Types of Garden Enemies
EASTERN SPRUCE GALL APHID
(Chermes abietis). Very common in home plantings of Norway spruce, also on white, black, and Engelmann's spruce. Greenish aphids winter around the bud scales and lay eggs on twigs in spring. The nymphs feed on new growth causing leaf bases to enlarge into bulb-like hollows, up to 50 of these cells being joined together to form a pineapple-shaped gall at the base of a twig and usually 2 or 3 galls together on a branch. New galls, up to an inch long, are green with the closed mouth of each cell marked with a red or purple line and each containing a dozen or so aphids. The cells open in midsummer (early August in New Jersey), releasing the aphids to lay eggs on the needles. These hatch in a few days into the overwintering nymphs. The galls turn brown after opening, and branches frequently die back.

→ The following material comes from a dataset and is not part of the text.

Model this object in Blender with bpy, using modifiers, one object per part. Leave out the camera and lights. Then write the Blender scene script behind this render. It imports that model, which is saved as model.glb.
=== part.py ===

Control. On small trees cut out the galls before they open if it is possible to do this without too much disfigurement. Spray in spring just before new growth starts with a miscible oil, 1 to 30 dilution, making sure the temperature will stay above 45 F. until the spray has dried, or with nicotine sulfate and soap, or with lindane.

COOLEY SPRUCE GALL APHID
{Chermes cooleyi). This species causes large terminal galls, 1 to 2 inches long, on Colorado blue spruce and also on Sitka and Engelmann's spruce. Aphids winter near terminal buds and lay eggs in spring, the nymphs producing the gall which is an enlargement of the stem together with thickening of the needles. The green changes to straw color after the cells open in July. The aphids released then acquire wings and migrate to Douglas-fir, laying eggs in nests of white wax, the nymphs remaining on fir needles until spring, when eggs are laid there. From that generation winged individuals migrate back to spruce, the complete life cycle taking 2 years.

Control. Unless trees are too large it is easy to cut off terminal galls before they open. Oil spraying should be done with caution, for it takes bloom off the needles. Spraying with lindane or nicotine is preferable.

ELM COCKSCOMB GALL APHID
(Colopha ulmicola). Green elevations with red tips, looking like cocks' combs, are filled with green or brown aphids which drip honeydew from the leaves onto walks and parked automobiles. There is no practical control.

GOLDENGLOW APHID
(Macrosiphum rudbeckiae). Bright red lice with long legs stand out from goldenglow stems, crowd between larkspur buds, and cause delphinium leaves to cup downward.